Hi all, this is my first post. 

I'm trying to upgrade my headlights without going HID. I have a 2010 Altima coupe, which uses H11 low beams. I'm going to upgrade to the Sylvania H11ST (silver star) halogens, same bulb just much clearer white without the annoying glare of xenon. 

Replacing the light on my old Saab took a matter of seconds. Looked under the hood of my coupe and that's no longer the case, so i looked at the manual. The manual says to go to the Nissan dealership which I did. I was quoted 2 hours labor @ $90 per hour plus $60 for the bulbs, definitely not worth it. 

I found this thread online
How to Replace a Headlight Bulb in a Nissan Altima | eHow.com

I'm assuming that 2007 and beyond altima's are comparable? I took some pictures under my hood and only found one bolt where they claim I should find two for the coolant overflow tank.

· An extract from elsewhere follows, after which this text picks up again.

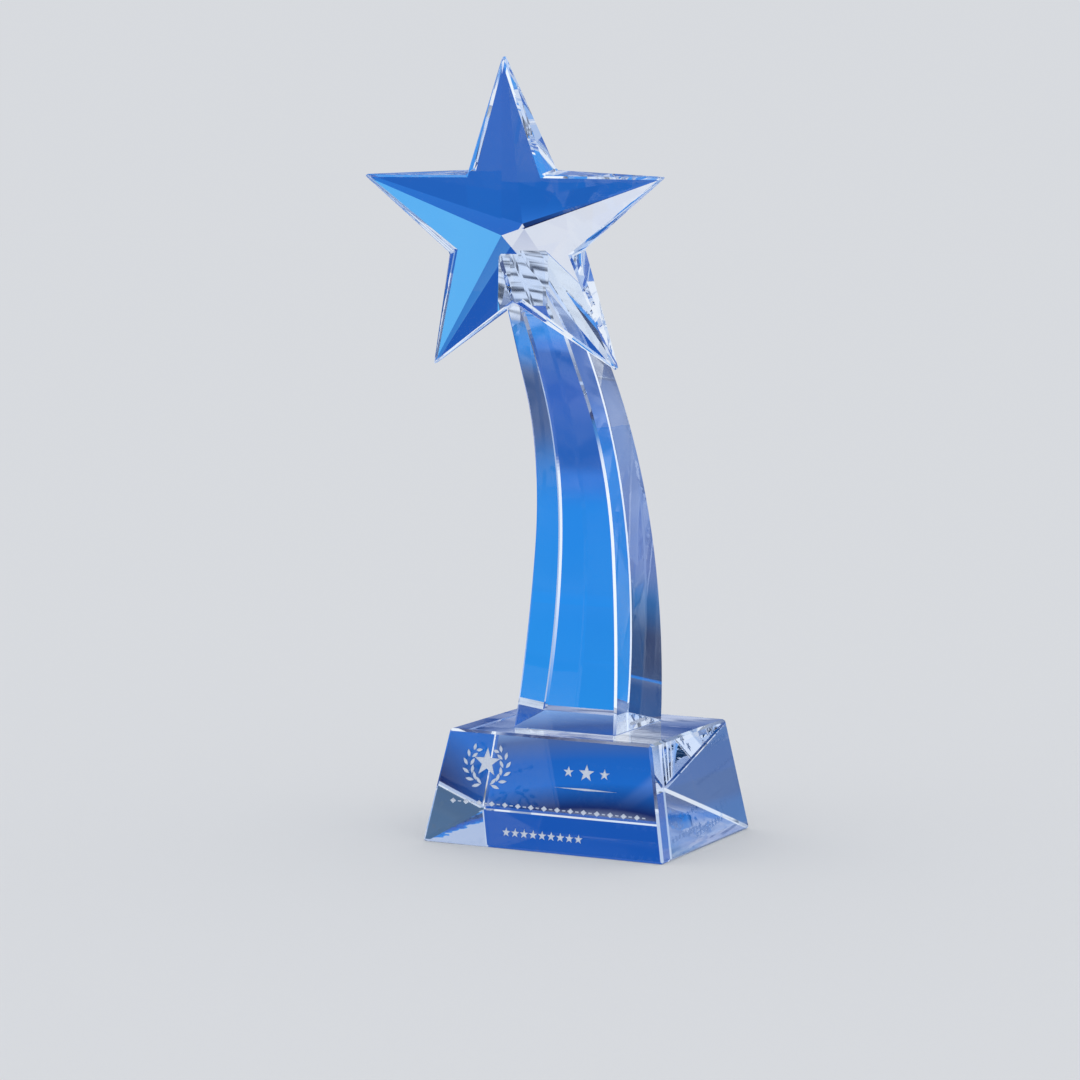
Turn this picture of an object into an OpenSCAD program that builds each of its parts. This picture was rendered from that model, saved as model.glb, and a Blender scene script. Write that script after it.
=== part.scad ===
// Star award: a five-pointed crystal star on a bowed, tapering crystal column,
// standing on a solid crystal block. The three blocks are bonded face to face.
// X is the width (+X to the right), Y the depth (-Y is the front), +Z up.
// The origin is the centre of the base block's bottom face. Millimetres.

/* [Whole award] */
// Height from the bottom face to the tip of the star
total_h = 260; // [250:1:270]

/* [Base block] */
// Length of the bottom face
base_w = 88; // [80:1:100]
// Depth of the bottom face
base_d = 74; // [66:1:84]
// Height of the block
base_h = 38; // [34:1:42]
// Length of the top face
base_top_w = 73.4; // [60:0.1:78]
// Depth of the top face
base_top_d = 63.4; // [56:0.1:66]
// Width of the polished bevels on the block's edges
bevel = 0.8; // [0.4:0.1:1.5]

/* [Column] */
// Width of the column's foot
foot_w = 37.4; // [34:0.1:40]
// Angle by which each side closes in on the way up
side_taper = 3.9; // [3:0.1:4.5]
// Depth position of the front face where it stands straight up
front_y = -13.8; // [-15:0.1:-12]
// Height at which the front face stands straight up
front_z = 98.6; // [90:0.1:105]
// Radius of the front face's bow below that height
front_low_r = 298; // [250:1:400]
// Radius of the front face's bow above that height
front_top_r = 96.7; // [92:0.1:105]
// Height at which the front face runs on straight
front_straight_z = 152.5; // [148:0.1:156]
// Depth position of the back face where it stands straight up
back_y = 21.9; // [20:0.1:24]
// Height at which the back face stands straight up
back_z = 70; // [66:1:74]
// Radius of the back face's bow
back_r = 149.2; // [145:0.1:155]
// Height at which the back face runs on straight
back_straight_z = 184; // [182:0.1:187]

/* [Star] */
// Distance from the star's centre to a tip
star_r = 55.5; // [52:0.1:58]
// Distance from the star's centre to an inner corner
star_inner_r = 22.5; // [20:0.1:25]
// Thickness at the centre
star_mid_t = 21; // [18:0.1:24]
// Thickness at the tips
star_tip_t = 2.8; // [2:0.1:4]
// How far the star leans forward from upright
star_lean = 10; // [8:0.5:12]
// How far the star's centre stands in front of the base's centre
star_reach = 59.8; // [58:0.1:62]

/* [Adhesive] */
// Thickness of the cured clear adhesive
bond_t = 0.2; // [0.1:0.05:0.4]
// How far the adhesive stops short of the glued face's edges
bond_inset = 1; // [0.5:0.1:2]

/* [Hidden] */
crystal = [0.62, 0.80, 0.95, 0.45];
adhesive = [0.90, 0.95, 1.00, 0.60];
$fn = 96;
far = 400;                                  // larger than the whole award
points = 5;
step = 360 / points;
// height of the star's centre, so that its top tip ends at total_h
star_z = total_h - star_r * cos(star_lean) - star_tip_t / 2 * sin(star_lean);
// the facets' slope: full thickness at the centre, tip thickness at the pentagon's sides
facet_run = star_r * cos(step / 2);
facet_angle = atan2((star_mid_t - star_tip_t) / 2, facet_run);
foot_z = base_h + bond_t;
// slope of the base's sides, in from the vertical
base_side_x = atan2((base_w - base_top_w) / 2, base_h);
base_side_y = atan2((base_d - base_top_d) / 2, base_h);
// where the front face runs straight. The stretch leans a little less than the bow does
// there, so that the two surfaces cross cleanly, and it starts just inside the bow.
rise = front_straight_z - front_z;
straight_y = front_y - front_top_r + sqrt(front_top_r * front_top_r - rise * rise);
crossing = 0.6;
overlap = 0.7;
straight_lean = asin(rise / front_top_r) - crossing;
straight_end_y = straight_y - (total_h - front_straight_z) * tan(straight_lean);
// the same for the back face
back_rise = back_straight_z - back_z;
back_start_y = back_y - back_r + sqrt(back_r * back_r - back_rise * back_rise);
back_lean = asin(back_rise / back_r) - crossing;
back_end_y = back_start_y - (total_h - back_straight_z) * tan(back_lean);

// everything on the far side of the plane whose unit normal is n, at distance d
module beyond(n, d) {
    rotate([0, acos(n.z), atan2(n.y, n.x)])
        translate([-far, -far, d]) cube(2 * far);
}

// a trapezium with small bevels at its corners: half widths b below and t above
function bevelled(b, t, h, c) = [
    [b - c, 0], [b - c * (b - t) / h, c], [t + c * (b - t) / h, h - c], [t - c, h],
    [-t + c, h], [-t - c * (b - t) / h, h - c], [-b + c * (b - t) / h, c], [-b + c, 0]
];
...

Essentially what I need to know is if anyone has a walk through on how to switch out the bulbs without having to take it to the dealership. I'd consider myself having better than average technical and mechanical ability, just need some tips.

:newbie:
Thanks!


----------



## srspicer (Oct 10, 2010)

Hello Lil K & Everyone,

This is also my first post.

Just purchased my first Nissan, an 08' Altima 2.5 4dr. I purchased it for my wife to use for her new job, she will be putting tons of miles on it in the next year. Already put 600mi in two weeks. She liked it the best out of Honda, Toyota & Nissan because of the head room.
I'm not trying to highjack this thread, just figured I could get my question answered here. What would be the advantage of upgrading to the HID headlights? 
Please continue with the regularly scheduled thread....

Thanks in advance!

Scott


----------